LANÇADO EM DVD, “A FORÇA DO MAL” TRAZ VIBRANTE DISCUSSÃO SOBRE OS LIMITES DA LEI E DA ÉTICA.

Por Celso Sabadin. 

As bancas de apostas se agitam com a proximidade de mais um aniversário da independência dos EUA. Mas o motivo de tanta agitação não é nada patriótico: tradicionalmente, é nesta data que boa parte da população do país aposta no número 776 numa espécie de “jogo do bicho” local, ilegal, mas tolerado. Se for sorteada a centena que remete ao ano da independência, várias bancas quebrarão. É neste cenário que o poderoso empresário Ben Tucker (Roy Roberts) arquiteta um plano para manipular, forjar e dominar o mercado do jogo. E para isso ele precisa contar com a ajuda de John Morse (John Garfield), seu advogado muito fiel e pouco escrupuloso. Porém, como nada é simples nas tramas do cinema noir, John tem um irmão que entrará em falência se o plano de Tucker der certo, o que gera um forte conflito interno no advogado.

O roteiro de Ira Wolfert, a partir do seu próprio livro “Tucker´s People”,  explora com maestria um dos pontos mais vitais do cinema noir: o questionamento dos limites éticos, morais e legais. Tucker é, a rigor, um criminoso inescrupuloso, mas amparado por uma suposta legitimidade social que prefere encará-lo como um astuto e temido homem de negócios. Na outra ponta do raciocínio, Leo Morse (Thomas Gomez, em ótima interpretação), o irmão de John, mesmo sendo também um criminoso, atrai para si a empatia da plateia: afinal, trata-se de um homem bondoso que cuida com carinho dos funcionários de sua banca ilegal de apostas.

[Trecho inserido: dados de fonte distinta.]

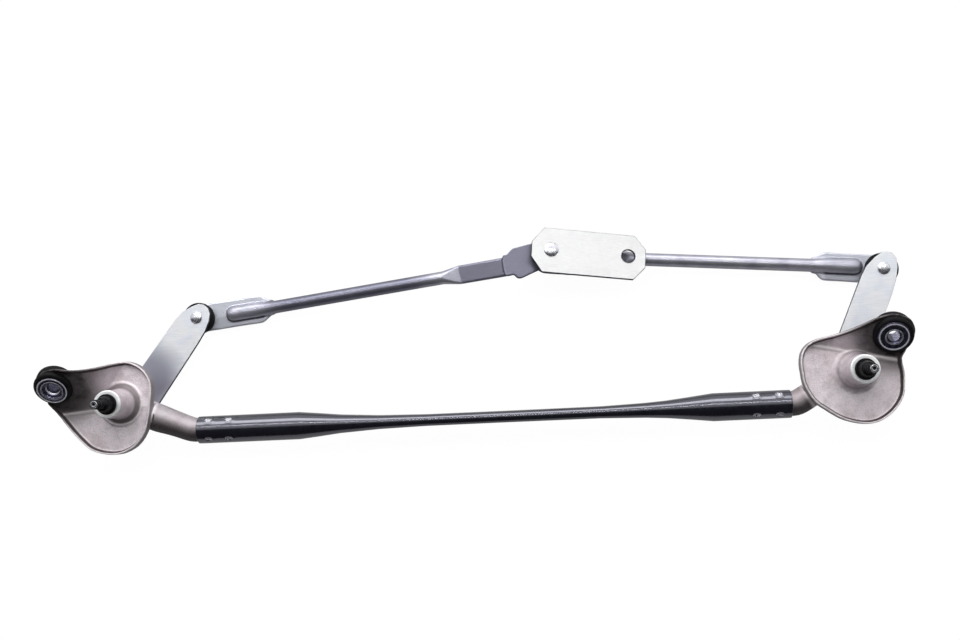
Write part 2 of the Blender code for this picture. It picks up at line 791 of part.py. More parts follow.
def socket_profile(through, play=0.0, widen=0.0, height_play=0.0):
    """A plastic ball socket snapped into a rod eye. Heights run from the ball's centre.

    The profile climbs the cavity, crosses the top and comes down the outer side."""
    cavity = ball_radius + fit_gap + play
    height = ball_radius + fit_gap + height_play
    lip = eye_thickness / 2 + fit_gap
    low = -ball_radius + 0.0008 if through else -height - socket_floor
    body = socket_radius + widen
    flange = socket_flange_radius + widen
    lowest = math.degrees(math.acos(low / height)) if through else 180.0
    first = math.degrees(math.acos(socket_rise / height))
    made = []
    for k in range(6):
        turn = math.radians(lowest + (first - lowest) * k / 5)
        radius = cavity * math.sin(turn) if k or through else 0.0
        made.append((radius, height * math.cos(turn)))
    made += [(flange - 0.0004, socket_rise), (flange, socket_rise - 0.0005)]
    made += [(flange, lip), (body, lip), (body, -lip)]
    made += [(body + 0.0008, -lip - 0.0002), (body + 0.0008, -lip - 0.0012)]
    made += [(body - 0.0009, low)]
    if not through:
        made.append((0.0, low))
    return made


def boot_profile(top, hole):
    """A rubber boot that caps the socket flange and reaches up to the plate."""
    floor = eye_thickness / 2 + fit_gap
    around = socket_flange_radius + fit_gap
    over = socket_rise + fit_gap
    outer = max(boot_radius, around + 0.0016)
    return [
        (hole, top), (boot_top_radius, top), (outer - 0.0004, top - 0.0012),
        (outer, top - 0.0022), (outer, floor + 0.0004), (outer - 0.0005, floor),
        (around, floor), (around, over), (hole, over),
    ]


boot_hole = stud_neck_radius + 0.0022 + fit_gap
for side, pivot, angle, hub, reach, crank_empty, rod_empty, stud_point in (
    ("left", left_pivot, left_crank_angle, left_crank_hub, left_crank_reach,
     left_crank_axis, left_rod_axis, left_ball),
    ("right", right_pivot, right_crank_angle, right_crank_hub, right_crank_reach,
     right_crank_axis, right_rod_axis, right_ball),
):
    finish(turned(side + "_pivot_shaft", shaft_profile), crank_empty, pivot, dark_steel_paint)
    ring(side + "_upper_bush", frame_axis, pivot, bush_inner, bush_outer,
         boss_top_z - 0.0005 - bush_length, boss_top_z - 0.0005, bronze_paint)
    ring(side + "_lower_bush", frame_axis, pivot, bush_inner, bush_outer,
         boss_bottom_z + 0.0005, boss_bottom_z + 0.0005 + bush_length, bronze_paint)
    washer_low = boss_top_z + fit_gap
    washer_high = washer_low + cap_washer_thickness
    ring(side + "_cap_washer", crank_empty, pivot, bush_inner, boss_radius - 0.0004,
         washer_low, washer_high, zinc_paint)
    ring(side + "_shaft_seal", crank_empty, pivot, bush_inner, shaft_radius + 0.0017,
         washer_high + fit_gap, shaft_knurl_z - 0.0003, rubber_paint)
    ring(side + "_thrust_washer", crank_empty, pivot, bush_inner, thrust_washer_radius,
         crank_top_z + fit_gap, boss_bottom_z - fit_gap, steel_paint)
    crank(side, pivot, angle, hub, reach, crank_empty)
    stud_top = stud_point + Vector((0.0, 0.0, crank_thickness + ball_drop))
    stud = stud_profile(rivet_head_radius, rivet_head_height, crank_thickness, ball_drop)
    finish(turned(side + "_ball_stud", stud), crank_empty, stud_top, zinc_paint)
    socket = turned(side + "_outer_socket", socket_profile(False))
    finish(socket, rod_empty, stud_point, socket_paint)
    boot = boot_profile(ball_drop - fit_gap, boot_hole)
    finish(turned(side + "_outer_boot", boot, ring=True), rod_empty, stud_point, rubber_paint)

# Drive crank: the leaning plate with the double ball stud that carries both rods
half = plate_half_width
low_half = plate_low_half_width
plate_outline = [
    (plate_front - 0.0105, -low_half), (plate_front, -low_half + plate_corner - 0.0020),
    (plate_front, half - plate_corner + 0.0010), (plate_front - 0.0110, half - 0.0005),
    (-plate_back + 0.0108, half), (-plate_back, half - plate_corner),
    (-plate_back, -low_half + plate_corner), (-plate_back + 0.0108, -low_half),
]
plate_holes = [((0.0, 0.0), stud_hole), ((motor_hole_distance, 0.0), motor_hole_radius)]
drive_plate = flat("drive_crank_plate", plate_outline, plate_thickness, plate_holes)
plate_middle = plate_rivet - plate_normal * plate_thickness / 2
finish(drive_plate, drive_crank_axis, plate_middle, zinc_paint, plate_turn)
double = stud_profile(plate_rivet_radius, rivet_head_height, plate_thickness, ball_drop,
                      second_ball_drop)
finish(turned("drive_ball_stud", double), drive_crank_axis, plate_rivet, zinc_paint, plate_turn)
left_inner = turned("left_inner_socket", socket_profile(True), ring=True)
finish(left_inner, left_rod_axis, upper_ball, socket_paint, plate_turn)
left_boot = turned("left_inner_boot", boot_profile(ball_drop - fit_gap, boot_hole), ring=True)
finish(left_boot, left_rod_axis, upper_ball, rubber_paint, plate_turn)
open_socket = socket_profile(False, open_play, open_widen, open_height_play)
right_inner = turned("right_inner_socket", open_socket)
finish(right_inner, right_rod_axis, lower_ball, socket_paint, plate_turn)
gap_top = second_ball_drop - 0.0052 - open_lift
low_boot = ring_profile(stud_neck_radius + open_play + fit_gap, socket_flange_radius,
                        socket_rise + fit_gap, gap_top)
right_boot = turned("right_inner_boot", low_boot, ring=True)
finish(right_boot, right_rod_axis, lower_ball, rubber_paint, plate_turn)


def rod_ring(centre, along, across, width, top, bottom, sides=16):
    """A ring across a rod, with its own height above and below its middle line."""
    up = along.cross(across).normalized()
    made = []
    for i in range(sides):
        angle = 2 * math.pi * (i + 0.5) / sides
        rise = math.sin(angle) * (top if math.sin(angle) > 0 else bottom)
        spread = math.cos(angle) * width / 2
        if width > 2.2 * (top + bottom) / 2:
            flatness = math.copysign(abs(math.cos(angle)) ** 0.35, math.cos(angle))
            spread = flatness * width / 2
            level = math.copysign(abs(math.sin(angle)) ** 0.35, math.sin(angle))
            rise = level * (top if level > 0 else bottom)
        made.append(tuple(centre + across * spread + up * rise))
    return made


def rod_body(name, stations, start, direction, normal_end):
    """The bar of a rod through stations of distance, side shift, height, width, top and bottom."""
    across = Vector((-direction.y, direction.x, 0.0))
    rings = []
    for distance, shift, height, width, top, bottom, lean in stations:
        centre = start + direction * distance + across * shift
        centre.z = height
        tilt = Vector((0.0, 0.0, 1.0)).lerp(normal_end, lean).normalized()
        along = across.cross(tilt).normalized()
        side = tilt.cross(along).normalized()
        rings.append(rod_ring(centre, along, side, width, top, bottom))
    return loft(name, rings, closed=False)


def eye_plate(name, outline, centre, turn, thickness):
    made = flat(name, outline, thickness)
    placed = turn.to_4x4()
    placed.translation = centre
    made.matrix_basis = placed
    return settle(made)


def end_outline(length, shoulder, neck, shift, neck_shift, eye=eye_radius):
    """A rod end from its round eye to its shoulders, seen from above, +X towards the rod."""
    made = []
    for k in range(13):
        angle = math.radians(90 + 180 * k / 12)
        made.append((eye * math.cos(angle), eye * math.sin(angle)))
    made += [(shoulder, -eye + 0.0004 + shift), (length, -neck + neck_shift)]
    made += [(length, neck + neck_shift), (shoulder, eye - 0.0004 + shift)]
    return anticlockwise(made)


def turn_from(along, normal):
    across = normal.cross(along).normalized()
    return Matrix((across.cross(normal).normalized(), across, normal)).transposed()


def link_rod(name, parent, outer, start, finish_line, inner, outer_end, bar, inner_end, widen):
    """A rod: bar, outer end with its raised ridge, leaning inner end, and both socket holes."""
    direction = Vector((finish_line.x - start.x, finish_line.y - start.y, 0.0)).normalized()
    body = rod_body(name, bar, start, direction, plate_normal)
    up = Vector((0.0, 0.0, 1.0))
    flat_end = eye_plate(name + "_outer_eye", outer_end, outer, turn_from(direction, up),
                         eye_thickness)
    join(body, flat_end)
    join(body, eye_plate(name + "_inner_eye", inner_end, inner, turn_from(-direction, plate_normal),
                         eye_thickness))
    hole = socket_radius + fit_gap
    cut(body, rod_cutter(name + "_outer_hole", outer, up, hole, -0.02, 0.02))
    cut(body, rod_cutter(name + "_inner_hole", inner, plate_normal, hole + widen, -0.02, 0.02))
    body = settle(body)
    moved_home(body, outer)
    finish(body, parent, outer, steel_paint)


# Left rod: distances from the outer ball, side shift, height, width, above, below, lean
r = rod_radius
w = rod_flat_width
t = rod_flat_thickness / 2
left_start = Vector((left_ball.x, 0.0778, ball_z))
left_finish = Vector((0.068, 0.1151, 0.0))
left_span = (left_finish.xy - left_start.xy).length


def left_height(distance):
    """The bar leaves the flat outer end level and then climbs at its own slope."""
    return ball_z + 0.0008 + left_rod_slope * max(0.0, distance - 0.070)


inner_rise = upper_ball.z + 0.0335 * plate_lean_x
left_bar = [
    (0.0235, 0.0, ball_z, 0.0130, 0.0016, 0.0012, 0.0),
    (0.0262, 0.0, ball_z, 0.0150, 0.0046, 0.0012, 0.0),
    (0.0300, 0.0, ball_z, 0.0154, 0.0062, 0.0013, 0.0),
    (0.0560, 0.0, ball_z, 0.0152, 0.0064, 0.0014, 0.0),
    (0.0660, 0.0, ball_z + 0.0003, 0.0138, 0.0063, 0.0036, 0.0),
    (0.0760, 0.0, left_height(0.0760), 2 * r, r, r, 0.0),
    (0.2350, 0.0, left_height(0.2350), 2 * r, r, r, 0.0),
    (0.2430, 0.0, left_height(0.2430), 0.0134, 0.0052, 0.0044, 0.0),
    (0.2545, 0.0, left_height(0.2545), w, t, t, 0.0),
    (0.2930, 0.0, left_height(0.2930), w, t, t, 0.0),
    (0.3030, 0.0, left_height(0.3030) - 0.0002, w, t, t, 0.5),
    (0.3120, 0.0004, inner_rise - 0.0030, 0.0176, 0.0015, 0.0015, 1.0),
    (0.3180, 0.0006, inner_rise - 0.0022, 0.0170, 0.0011, 0.0011, 1.0),
]
left_outer_end = end_outline(0.0735, 0.0640, 0.0062, -0.0004, -0.0004)
left_inner_end = end_outline(0.0420, 0.0325, 0.0086, 0.0040, 0.0066)
link_rod("left_link_rod", left_rod_axis, left_ball, left_start, left_finish, upper_ball,
         left_outer_end, left_bar, left_inner_end, 0.0)

# Right rod: the same make, level, with its inner end under the drive plate
right_start = Vector((right_ball.x, 0.0929, ball_z))
right_finish = Vector((0.068, 0.1205, 0.0))
right_low = lower_ball.z - 0.0300 * plate_lean_x
right_bar = [
    (0.0175, 0.0, ball_z, 0.0130, 0.0016, 0.0012, 0.0),
    (0.0200, 0.0, ball_z, 0.0150, 0.0046, 0.0012, 0.0),
    (0.0238, 0.0, ball_z, 0.0154, 0.0062, 0.0013, 0.0),
    (0.0450, 0.0, ball_z, 0.0152, 0.0064, 0.0014, 0.0),
    (0.0530, 0.0, ball_z + 0.0002, 0.0136, 0.0062, 0.0038, 0.0),
    (0.0610, 0.0, ball_z - 0.0004, 2 * r, r, r, 0.0),
    (0.2200, 0.0, ball_z - 0.0010, 2 * r, r, r, 0.0),
    (0.2290, 0.0, ball_z - 0.0012, 0.0134, 0.0052, 0.0044, 0.0),
    (0.2400, 0.0, ball_z - 0.0016, w, t, t, 0.0),
    (0.2560, 0.0004, ball_z - 0.0030, w, t, t, 0.4),
    (0.2700, 0.0012, right_low + 0.0002, 0.0180, 0.0018, 0.0018, 1.0),
    (0.2860, 0.0018, right_low + 0.0026, 0.0180, 0.0013, 0.0013, 1.0),
]
right_outer_end = end_outline(0.0600, 0.0510, 0.0064, -0.0012, -0.0018)
right_inner_end = end_outline(0.0420, 0.0230, 0.0078, 0.0, 0.0, eye_radius + open_widen)
link_rod("right_link_rod", right_rod_axis, right_ball, right_start, right_finish, lower_ball,
         right_outer_end, right_bar, right_inner_end, open_widen)


def world_points(names):
    """Every point of the named pieces in the frame of the linkage."""
    bpy.context.view_layer.update()
    graph = bpy.context.evaluated_depsgraph_get()
    found = []
    for made in linkage.objects:
        if made.type != "MESH" or (names and made.name not in names):
            continue
        shown = made.evaluated_get(graph)
        mesh = shown.to_mesh()
        found += [shown.matrix_world @ vert.co for vert in mesh.vertices]
        shown.to_mesh_clear()
    return found


# The linkage rests on the two shaft ends and the left outer socket: find that lean
shaft_points = world_points({"left_pivot_shaft", "right_pivot_shaft"})
socket_points = world_points({"left_outer_socket"})


def lowest(points, lean):
    return min(p.z * math.cos(lean) + p.y * math.sin(lean) for p in points)


low_lean, high_lean = math.radians(4.0), math.radians(16.0)
for _ in range(40):
    lean = (low_lean + high_lean) / 2
    if lowest(socket_points, lean) < lowest(shaft_points, lean):
        low_lean = lean
    else:
        high_lean = lean
frame_axis.rotation_euler = (lean, 0.0, 0.0)
every_point = world_points(None)
low = Vector([min(p[i] for p in every_point) for i in range(3)])
high = Vector([max(p[i] for p in every_point) for i in range(3)])
frame_axis.location = (-(low.x + high.x) / 2, -(low.y + high.y) / 2, -low.z)
bpy.context.view_layer.update()
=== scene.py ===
# %% [markdown]
# # A twin-pivot wiper linkage
# This lesson dresses a measured model of a windscreen wiper linkage. Two die-cast housings carry
# the wiper shafts, a black tube holds them apart, and cranks, rods and a leaning plate pass the
# swing of the motor on. The frame brings the joints and the measured pieces. The outlines drawn
# here and the finishes follow the photograph.

# %% Load the measured frame
import json
import math

import bmesh
import bpy
import numpy as np
from mathutils import Matrix, Vector


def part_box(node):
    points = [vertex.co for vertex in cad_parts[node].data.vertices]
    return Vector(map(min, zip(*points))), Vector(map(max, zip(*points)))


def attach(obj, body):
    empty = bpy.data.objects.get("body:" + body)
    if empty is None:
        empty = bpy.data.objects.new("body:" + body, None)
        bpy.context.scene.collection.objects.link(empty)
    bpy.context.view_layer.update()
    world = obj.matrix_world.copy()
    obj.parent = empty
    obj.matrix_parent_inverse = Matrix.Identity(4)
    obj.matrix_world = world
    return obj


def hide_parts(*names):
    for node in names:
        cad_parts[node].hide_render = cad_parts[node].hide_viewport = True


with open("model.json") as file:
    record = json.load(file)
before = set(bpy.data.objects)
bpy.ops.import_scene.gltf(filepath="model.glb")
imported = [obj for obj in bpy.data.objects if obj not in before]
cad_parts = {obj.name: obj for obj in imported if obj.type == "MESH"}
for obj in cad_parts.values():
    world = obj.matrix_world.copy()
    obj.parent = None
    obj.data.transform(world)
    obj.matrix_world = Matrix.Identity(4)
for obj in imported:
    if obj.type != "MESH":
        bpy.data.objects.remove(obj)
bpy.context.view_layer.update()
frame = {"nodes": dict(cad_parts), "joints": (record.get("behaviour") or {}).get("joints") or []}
for name in ("Cube", "Light", "Camera"):
    if name in bpy.data.objects:
        bpy.data.objects.remove(bpy.data.objects[name], do_unlink=True)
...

E seu crime seria “menor”,  já que não é socialmente bem sucedido e poderoso como Tucker, o que acaba provocando um olhar condescendente por parte do público.

No meio de ambos, John é a perfeita personificação de uma época em que o cinema borrou as fronteiras entre “bandidos” e “mocinhos”: se por um lado ele é um advogado de um grande escritório (e, teoricamente, defensor da lei), por outro lado ele rompe os limites éticos de sua profissão ao se associar com seu principal cliente, reconhecidamente um crápula. Discute-se no escritório de advocacia que seria lógico, ético e moral defender o crápula, mas não se associar a ele, num belo exercício de retórica a serviço da hipocrisia.

Pelo lado humano, ao perceber que associar-se diretamente ao crime poderia prejudicar seu irmão, John tenta o caminho mais lucrativo: trazer o irmão, já adepto da “pequena contravenção”, para o lado do “grande crime”, passando assim o recado que roubar pouco é bobagem.  Ele não contava, porém, que Leo lutaria pelo seu direito de continuar sendo apenas um “pequeno criminoso”. O questionamento dos limites da lei e da ética é fascinante. Como se a vida de John não estivesse complicada o suficiente, ele ainda se apaixona por Doris (a carismática Beatrice Pearson, numa de suas apenas duas participações no cinema), a jovem e inocente funcionária de Leo, que acaba sofrendo ela própria de uma crise de consciência ao perceber o mundo de jogos e interesses ilegais em que estava metida. Tal subtrama romântica amplia ainda mais a discussão dos conflitos morais que o filme incita.

Considerado como um dos melhores filmes noir já realizados, “A Força do Mal” marcou a estreia na direção (e também no roteiro, que coassinou com Ira Wolfort) de Abraham Polonsky. O filme, contudo, foi lançado inapropriadamente na época do Natal de 1948, e não fez sucesso. Redescoberto nos anos 60, acabou sendo mais tarde apontado como uma das grandes influências de Coppola em seu “O Poderoso Chefão”. Polonsky, por sua vez, teve sua carreira praticamente encerrada menos de três anos após o lançamento deste seu longa de estreia, ao ser inserido na lista negra do macartismo e, assim, impedido de trabalhar. O título “A Força do Mal” não poderia ser mais apropriado.

A FORÇA DO MAL (Force of Evil, 1948, 78 min). De Abraham Polonsky. Com John Garfield, Thomas Gomez e Beatrice Pearson.